With her nonstop talking, her tendency to get into all kinds of trouble, and her very good heart, Anne is one of literature’s most beloved heroines.

This book chronicles Anne’s development through her mid-teen years. When we meet Anne she is a dramatic, eager 11-year-old schoolgirl who thinks her red hair is her “lifelong sorrow” and who searches for “bosom friends” and “kindred spirits” in everyone she meets. Through the course of the book, she grows up and softens, becoming a thoughtful, animated, and ambitious 16-year-old who has earned the love and respect of everyone in her adopted community of Avonlea as well as a prestigious scholarship to Redmond college.

After tragedy strikes, Anne decides to postpone her college course to stay home and help at Green Gables, teaching at the Avonlea school and growing in her new friendship with Gilbert Blythe. The book ends with hope for a bright future as Anne whispers to herself: “God’s in his heaven, all’s right with the world.”

What makes this book worth reading?

This is, in my opinion, the must-read book for every young girl — she will identify with Anne and find her a kindred spirit. Anne is endearing, interesting, and so very human. She has real flaws that she must learn to overcome, and real hopes that she seeks to realize. Her love of beauty and ability to find joy in the ordinary, simple pleasures of life make Anne a delightful character and a wonderful role model, and the books a true enjoyment to read.

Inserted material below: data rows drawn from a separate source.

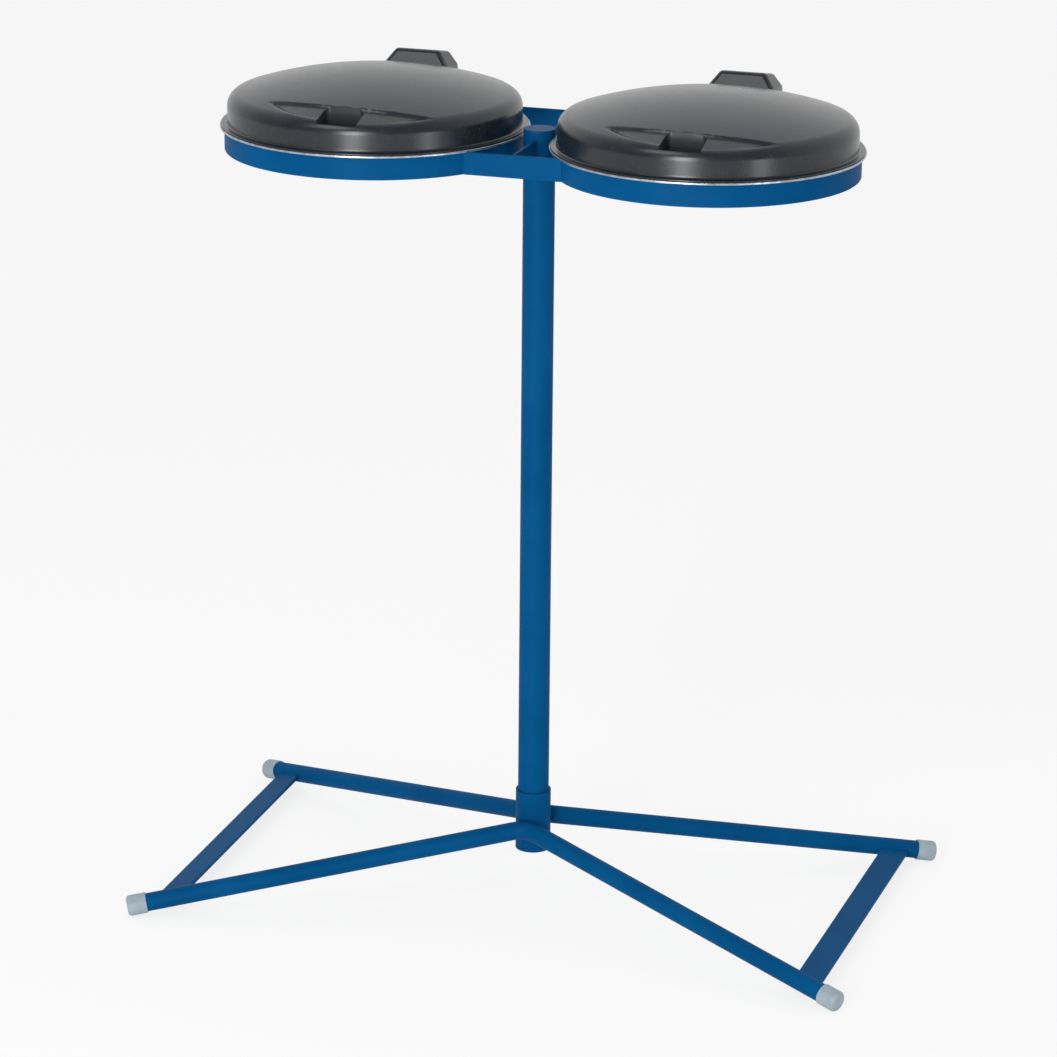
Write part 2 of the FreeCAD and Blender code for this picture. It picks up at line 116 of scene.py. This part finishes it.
dress(["base_socket", "socket_floor", "clamp_nut", "front_leg_tube", "rear_leg_tube", "post"], powder_coat)


# Flat bars of the stand: the bars and ties between hoops and post, the braces between the legs
# and the hinge brackets. Flat bar has slightly rounded edges, which catch a fine line of light,
# so each is a merged copy of its solid with rounded corners.
def soft_edged(node, width):
    """A merged copy of a solid, with its outer edges rounded by this width."""
    mesh = bmesh.new()
    mesh.from_mesh(nodes[node].data)
    bmesh.ops.remove_doubles(mesh, verts=mesh.verts, dist=1e-6)
    bmesh.ops.dissolve_limit(mesh, angle_limit=math.radians(1), verts=mesh.verts, edges=mesh.edges)
    corners = [e for e in mesh.edges
               if e.is_manifold and e.is_convex and e.calc_face_angle() > math.radians(30)]
    bmesh.ops.bevel(mesh, geom=corners, offset=width, segments=2, profile=0.5, affect="EDGES",
                    clamp_overlap=True, material=-1)
    bmesh.ops.recalc_face_normals(mesh, faces=mesh.faces)
    return mesh


def new_piece(name, mesh, material, slot, body, *stands_for):
    """Makes a piece of a mesh, smooth but for its sharp edges, in place of the solids named last."""
    data = bpy.data.meshes.new(name)
    mesh.to_mesh(data)
    mesh.free()
    data.shade_smooth()
    data.set_sharp_from_angle(angle=math.radians(40))
    data.materials.append(material)
    piece = bpy.data.objects.new(name, data)
    bpy.context.scene.collection.objects.link(piece)
    even = piece.modifiers.new("even_flats", "WEIGHTED_NORMAL")
    even.keep_sharp = True
    if stands_for:
        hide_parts(*stands_for)
    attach(piece, body)
    return piece


bar_edge_r = {"front_bar": 0.0009, "rear_bar": 0.0009, "front_tie": 0.0009, "rear_tie": 0.0009,
              "left_brace": 0.0009, "right_brace": 0.0009,
              "left_hinge_bracket": 0.0005, "right_hinge_bracket": 0.0005}
for name, radius in bar_edge_r.items():
    new_piece(name + "_rounded", soft_edged(name, radius), powder_coat, "painted_steel", "stand", name)


# Hoops: flat bar 4 mm by 30 mm, rolled on edge into a ring, with rounded edges. Each is turned
# from its section about the hoop's axis.
def turned(outline, rounding, middle_x):
    """A ring turned from the outline of its section, with the outline's corners rounded."""
    mesh = bmesh.new()
    corners = [mesh.verts.new((middle_x + r, 0, z)) for r, z in outline]
    mesh.faces.new(corners)
    bmesh.ops.bevel(mesh, geom=corners, offset=rounding, segments=3, profile=0.5,
                    affect="VERTICES", material=-1)
    bmesh.ops.delete(mesh, geom=mesh.faces[:], context="FACES_ONLY")
    bmesh.ops.spin(mesh, geom=mesh.verts[:] + mesh.edges[:], cent=(middle_x, 0, 0), axis=(0, 0, 1),
                   angle=2 * math.pi, steps=256, use_merge=True)
    bmesh.ops.remove_doubles(mesh, verts=mesh.verts, dist=1e-6)
    bmesh.ops.recalc_face_normals(mesh, faces=mesh.faces)
    return mesh


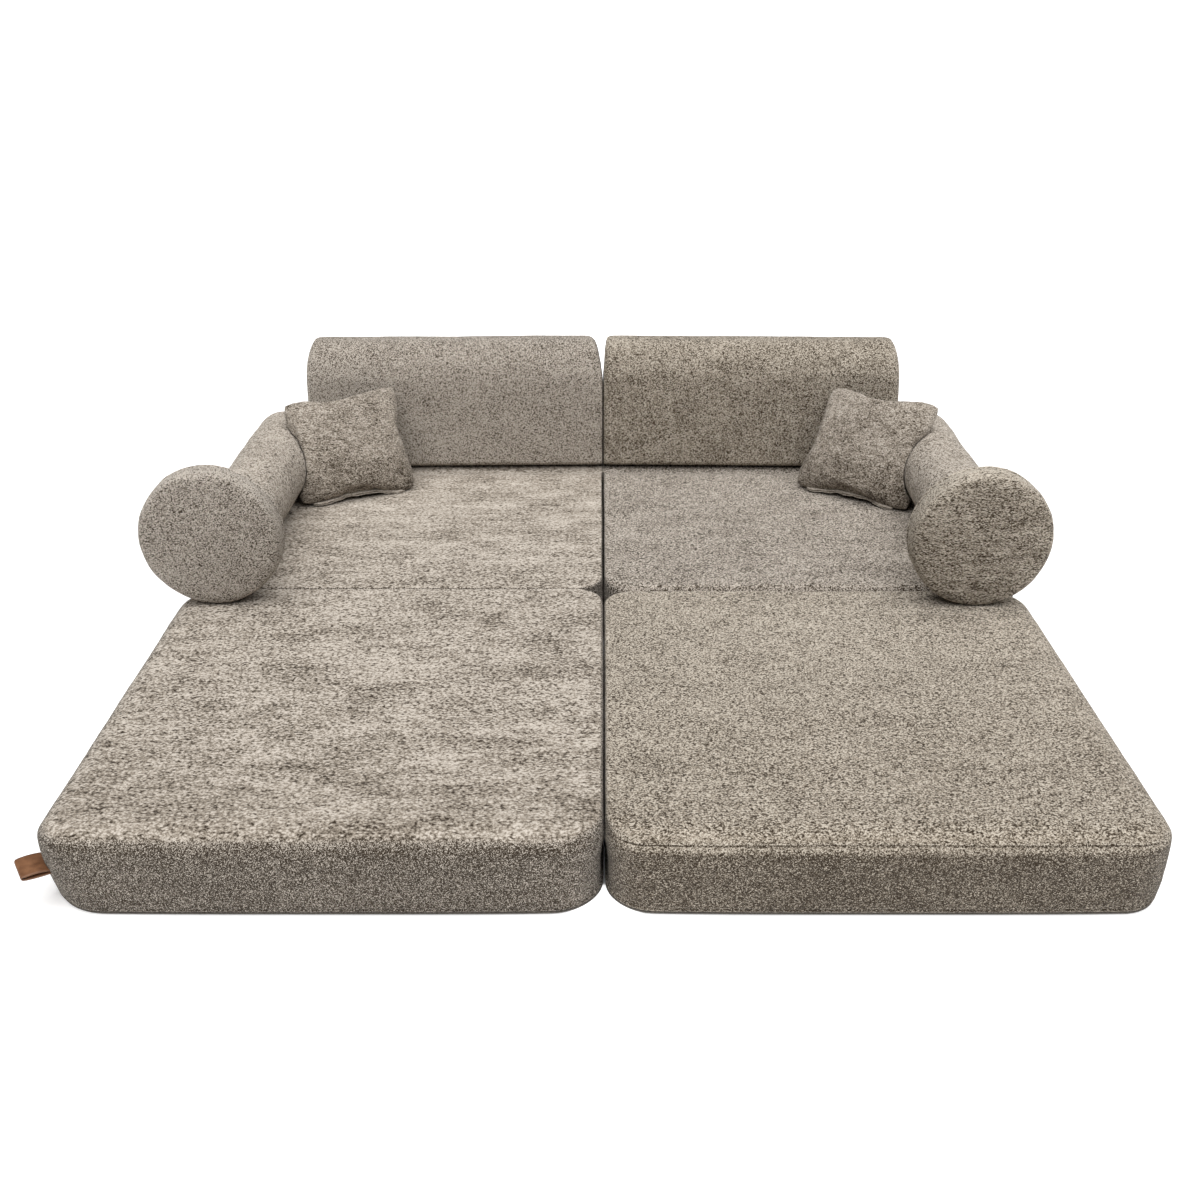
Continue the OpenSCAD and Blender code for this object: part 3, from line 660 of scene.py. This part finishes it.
def roll_axis(side):
    return np.array([SIDES[side] * (ROLL_X + ROLL_SHIFT[side]), 0, SEAT + ROLL_R])


def roll_zip(side):
    """A point on the middle line of a roll's zip, and the way that the zip faces."""
    out = np.array([SIDES[side] * math.cos(ROLL_ZIP_DOWN), 0, -math.sin(ROLL_ZIP_DOWN)])
    return roll_axis(side) + out * (ROLL_R + 0.0002), out


def make_roll(side, material, seed):
    """Slim roll: drawn in at its neck, where the head is sewn on, and rounded at its rear end."""
    profile = []
    for y in np.r_[np.linspace(-0.024, 0.045, 8), np.linspace(0.053, ROLL_END - 0.024, 60)]:
        neck = 0.008 * max(0.0, 1 - (y + 0.016) / 0.05) ** 2
        profile.append((ROLL_R - neck, y))
    round_end = 0.022
    for turn in np.linspace(0, 90, 10)[1:]:
        a = math.radians(turn)
        profile.append((ROLL_R - round_end + round_end * math.cos(a),
                        ROLL_END - round_end + round_end * math.sin(a)))
    points, faces = turned(profile, 30)
    points += roll_axis(side)
    piece = make_piece(f"{side}_bolster_roll", points, faces, material, f"{side}_bolster",
                       (f"{side}_roll_cover", f"{side}_roll_foam"))
    normal = mesh_normals(piece)
    low = smooth(points[:, 2], SEAT, SEAT + 0.012)
    # the cover lies flat under its zip
    from_zip = np.hypot(*(points - roll_zip(side)[0])[:, [0, 2]].T)
    lump = waves(points, 9.0, 3, seed) * 0.0016 + waves(points, 60.0, 2, seed + 2) * 0.0004
    lump *= smooth(from_zip, 0.008, 0.018)
    set_points(piece, points + normal * (lump * low)[:, None])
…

Also, as young readers continue to grow, Anne is there to grow too — in subsequent books, Anne goes to college, gets married, experiences deep loss, has children and watches them grow up and have adventures of their own. In other words, Anne will become a lifelong friend, who will be a comfort and guide at every stage of life.

One caveat — the chapter “A Good Imagination Gone Wrong” has some content in the last few pages that may be frightening or disturbing to some children. Anne has imagined that a wood near her home is haunted with ghosts (including that of a murdered child) and is terrified to walk through it, despite Marilla’s protestations that none of her imaginings are real.

 

A few ways to discuss this book with your child:

  • What does Anne mean by “kindred spirits”? Can you think of some “kindred spirits” in your life?
  • Talk about Anne’s quarrel, rivalry, and eventual friendship with Gilbert Blythe. Why does Anne hold a grudge against him? Does she regret failing to forgive him when he asks her to? What do you think about Anne’s treatment of Gilbert? What about Gilbert’s treatment of Anne — especially in his giving up Avonlea School so Anne can stay home with Marilla?
  • Anne tells Marilla, “It’s a serious thing to grow up, isn’t it. … I feel it’s a great responsibility because I have only the one chance. If I don’t grow up right I can’t go back and begin over again.” What does Anne mean by this? Do you think you’re growing up? How do you feel about that?
  • After Matthew’s death, Anne decides to forego her scholarship to stay at Green Gables and help Marilla. Is this a sacrifice for Anne? What does she mean when she says she “looked at her duty courageously in the face and found it a friend”?

If you love Anne of Green Gables, keep reading! The second book, Anne of Avonlea, and the final book, Rilla of Ingleside, which is about Anne’s youngest daughter’s teen years, are especially good for this same age group.